447 F.3d 976
Sedley ALLEY, Plaintiff-Appellee,
George LITTLE, in his official capacity as Tennessee's Commissioner of Correction, et al., Defendants-Appellants,
John Does 1-100, et al., Defendants.
United States Court of Appeals, Sixth Circuit.
May 16, 2006.
Paul R. Bottei, Asst. F.P. Defender, Federal Public Defender's Office, Nashville, TN, for Plaintiff-Appellee.
Mark A. Hudson, Asst. Atty. General, Joseph F. Whalen, III, Asst. Atty. General, Office of the Attorney General, Nashville, TN, for Defendants-Appellants.
Before: BOGGS, Chief Judge; MARTIN, BATCHELDER, DAUGHTREY, MOORE, COLE, CLAY, GILMAN, ROGERS, SUTTON, COOK, McKEAGUE, and GRIFFIN, Circuit Judges.*
The court having received a petition for rehearing en banc, and the petition having been circulated not only to the original panel members but also to all other active judges of this court, and less than a majority of the judges having favored the suggestion, the petition for rehearing has been referred to the original panel.
The panel has further reviewed the petition for rehearing and concludes that the issues raised in the petition were fully considered upon the original submission and decision of the case. Accordingly, the petition is denied.
BOYCE F. MARTIN, JR., Circuit Judge, with whom DAUGHTREY, MOORE, COLE, and CLAY, Circuit Judges, join, dissenting from the denial of rehearing en banc.
The Supreme Court recently heard oral arguments in Hill v. McDonough, No. 05-8794, and is expected to issue a decision before the end of the current Term in June. The Court's decision will impact Alley's case either by allowing him or not allowing him to challenge the method of his execution pursuant to 42 U.S.C. § 1983. If Alley is executed on Wednesday and the Supreme Court decides Hill in his favor next month, this Court will effectively have locked the barn door after the horse has already escaped. If we uphold the stay entered by the district court, as I would, and the Supreme Court decides Hill against Alley's interests, Tennessee may proceed with the execution in June.
To me, this balancing of interests weighs heavily in favor of upholding the stay entered by the district court. Moreover, the dysfunctional patchwork of stays and executions going on in this country further undermines the various states' effectiveness and ability to properly carry out death sentences. We are currently operating under a system wherein condemned inmates are bringing nearly identical challenges to the lethal injection procedure. In some instances stays are granted, while in others they are not and the defendants are executed, with no principled distinction to justify such a result. Compare Rutherford v. Crosby, 546 U.S. ___, 126 S.Ct. 1191, 163 L.Ed.2d 1144 (2006); Taylor v. Crawford, No. 06-1379 (8th Cir. Feb. 1, 2006) (en banc); Roane v. Gonzales, No. 05-2337 (D.D.C. Feb. 24, 2006), with Wilson v. Livingston, 2006 WL 1159270, 2006 U.S.App. LEXIS 10958 (5th Cir. May 2, 2006), stay denied, ___ U.S. ___, 126 S.Ct. 1942, ___ L.Ed.2d ___ (2006); Donahue v. Bieghler, ___ U.S. ___, 126 S.Ct. 1190, 163 L.Ed.2d 1144 (2006). This adds another arbitrary factor into the equation of death and thus far, there has been no logic behind the Supreme Court's decision as to who lives and who dies. Until the Supreme Court sorts this out, I would uphold the stay issued in this case, and all cases that come before this Court, and therefore dissent from the Court's contrary holding.

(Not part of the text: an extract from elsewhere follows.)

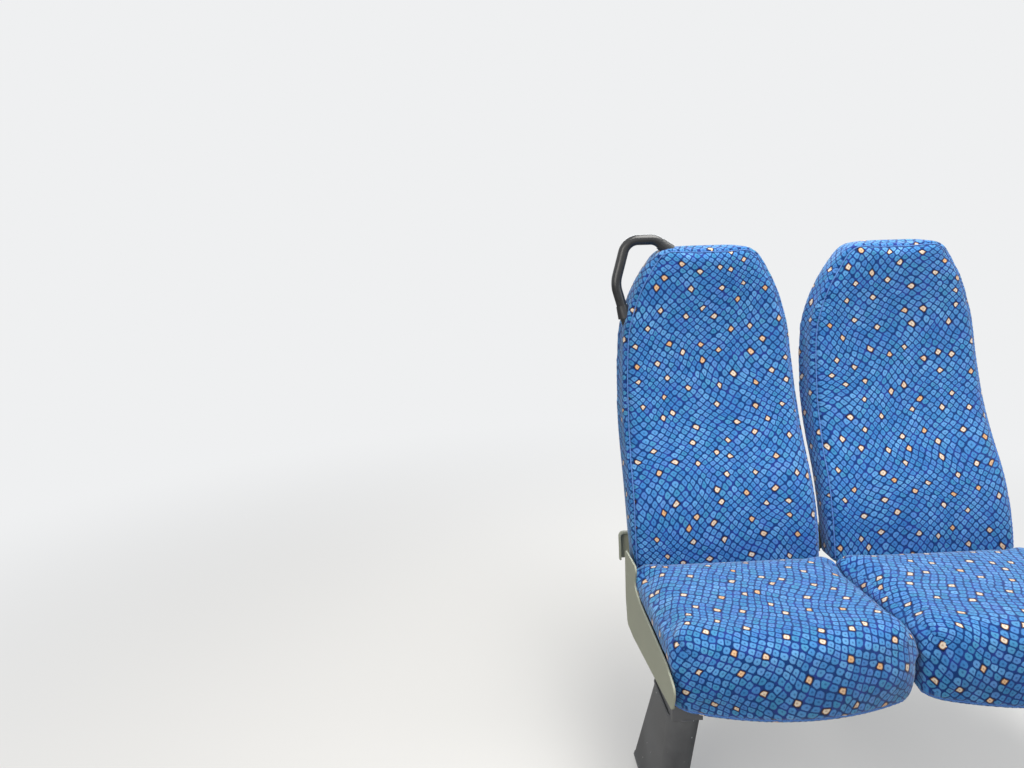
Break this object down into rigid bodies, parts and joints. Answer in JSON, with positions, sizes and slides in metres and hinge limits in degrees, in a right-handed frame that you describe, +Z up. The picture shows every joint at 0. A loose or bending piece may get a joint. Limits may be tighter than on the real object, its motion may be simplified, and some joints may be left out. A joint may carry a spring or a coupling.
{
  "type": "twin passenger seat for a city bus",
  "caption": "Side-by-side high-back bus seats with moquette pads on a steel frame, one pedestal leg at the aisle, a wall plate at the window and a bent grab handle.",
  "frame": {"origin": "on the floor, midway between the two floor bolts of the pedestal leg", "axes": "+Z up, the seats face -Y, the aisle is at -X and the side wall at +X"},
  "size_m": [0.918, 0.6782, 1.14],
  "materials": {
    "moquette": "woven cut-pile wool, blue with a network of darker lines",
    "shell_grey": "light grey moulded plastic with a fine grain",
    "powder_dark": "dark grey powder coat",
    "handle_coating": "dark grey semi-gloss coating on a bent tube",
    "plug_black": "black moulded plastic"
  },
  "bodies": {
    "root": {"foot_plate": "powder_dark", "pedestal_leg": "powder_dark", "leg_head": "powder_dark", "wall_plate": "powder_dark", "front_cross_tube": "powder_dark", "rear_cross_tube": "powder_dark", "front_tube_plug": "plug_black", "rear_tube_plug": "plug_black", "grab_handle": "handle_coating", "upper_handle_collar": "plug_black", "lower_handle_collar": "plug_black", "aisle_side_cover": "shell_grey", "aisle_left_strap": "powder_dark", "aisle_right_strap": "powder_dark", "aisle_tray": "shell_grey", "aisle_back_shell": "shell_grey", "aisle_cushion": "moquette", "aisle_back_pad": "moquette", "window_left_strap": "powder_dark", "window_right_strap": "powder_dark", "window_tray": "shell_grey", "window_back_shell": "shell_grey", "window_cushion": "moquette", "window_back_pad": "moquette"}
  },
  "joints": []
}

We review a district court's decision to enter a stay for abuse of discretion. See Yolton v. El Paso Tenn. Pipeline, Co., 435 F.3d 571, 577 (6th Cir.2006). Our four factor analysis requires us to consider the petitioner's likelihood of success on the merits, whether the petitioner will suffer irreparable harm if a stay is not entered, whether others will be harmed by the entry of a stay, and the public interest in a stay. These factors must be balanced to determine whether a stay ought to be entered.
First, it is clear that petitioner will suffer irreparable harm if a stay is not entered. He will be dead. This will of course moot any challenge he could mount should the Supreme Court decide Hill to allow a § 1983 suit.

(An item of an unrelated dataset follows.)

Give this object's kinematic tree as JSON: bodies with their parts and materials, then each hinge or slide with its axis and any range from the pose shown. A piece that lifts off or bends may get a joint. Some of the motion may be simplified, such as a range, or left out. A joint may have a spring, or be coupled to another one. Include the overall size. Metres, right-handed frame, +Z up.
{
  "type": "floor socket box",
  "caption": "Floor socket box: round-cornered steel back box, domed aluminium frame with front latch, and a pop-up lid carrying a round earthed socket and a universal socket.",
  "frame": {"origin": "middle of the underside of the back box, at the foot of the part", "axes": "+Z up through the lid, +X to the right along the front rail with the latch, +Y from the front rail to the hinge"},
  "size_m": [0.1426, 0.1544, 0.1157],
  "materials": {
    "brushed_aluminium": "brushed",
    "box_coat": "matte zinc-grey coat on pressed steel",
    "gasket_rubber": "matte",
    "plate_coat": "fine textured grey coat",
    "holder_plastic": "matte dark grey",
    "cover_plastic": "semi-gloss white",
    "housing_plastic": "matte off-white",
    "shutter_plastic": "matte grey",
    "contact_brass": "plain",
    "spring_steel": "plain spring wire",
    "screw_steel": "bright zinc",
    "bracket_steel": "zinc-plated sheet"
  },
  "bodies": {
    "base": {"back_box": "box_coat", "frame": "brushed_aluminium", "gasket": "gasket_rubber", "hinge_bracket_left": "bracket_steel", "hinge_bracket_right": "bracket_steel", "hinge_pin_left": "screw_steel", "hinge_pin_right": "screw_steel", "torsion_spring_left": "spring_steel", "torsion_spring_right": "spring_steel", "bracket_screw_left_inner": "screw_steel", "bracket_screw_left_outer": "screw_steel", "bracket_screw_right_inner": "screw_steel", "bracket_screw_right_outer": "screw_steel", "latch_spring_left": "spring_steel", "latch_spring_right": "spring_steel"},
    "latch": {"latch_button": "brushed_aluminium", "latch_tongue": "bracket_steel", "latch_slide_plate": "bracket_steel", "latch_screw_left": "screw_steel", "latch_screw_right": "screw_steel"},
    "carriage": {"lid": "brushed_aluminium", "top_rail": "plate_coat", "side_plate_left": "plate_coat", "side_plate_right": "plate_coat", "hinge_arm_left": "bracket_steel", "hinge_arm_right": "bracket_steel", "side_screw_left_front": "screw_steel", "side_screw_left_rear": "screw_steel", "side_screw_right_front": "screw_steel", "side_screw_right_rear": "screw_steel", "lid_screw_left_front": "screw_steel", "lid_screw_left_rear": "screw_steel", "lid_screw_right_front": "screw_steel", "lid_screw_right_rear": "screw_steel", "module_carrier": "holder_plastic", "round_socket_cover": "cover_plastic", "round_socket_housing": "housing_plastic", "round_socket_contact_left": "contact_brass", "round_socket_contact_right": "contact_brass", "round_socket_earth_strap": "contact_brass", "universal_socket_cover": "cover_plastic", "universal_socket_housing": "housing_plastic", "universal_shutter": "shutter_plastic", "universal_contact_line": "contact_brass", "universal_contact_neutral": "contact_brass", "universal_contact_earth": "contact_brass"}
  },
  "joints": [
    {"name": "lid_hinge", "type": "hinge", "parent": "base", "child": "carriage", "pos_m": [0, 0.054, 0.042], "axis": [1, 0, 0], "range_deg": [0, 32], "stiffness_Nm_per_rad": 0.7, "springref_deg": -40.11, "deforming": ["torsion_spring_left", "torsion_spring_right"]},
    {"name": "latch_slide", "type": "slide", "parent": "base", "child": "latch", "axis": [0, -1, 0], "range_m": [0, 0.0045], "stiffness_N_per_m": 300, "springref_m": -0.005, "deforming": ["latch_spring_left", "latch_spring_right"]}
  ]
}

Second, we consider whether others will be harmed by the stay. As the district court noted, the state may incur financial costs and relatives of the plaintiff's victim might experience emotional harm. These are serious interests that we ought to credit. Nevertheless, the fact that the Supreme Court will issue a decision by the end of next month militates against finding these interests overwhelming. Death, of course, is different. A delay of less than two months—awaiting a highly relevant Supreme Court decision—is worth the wait when human life is at stake.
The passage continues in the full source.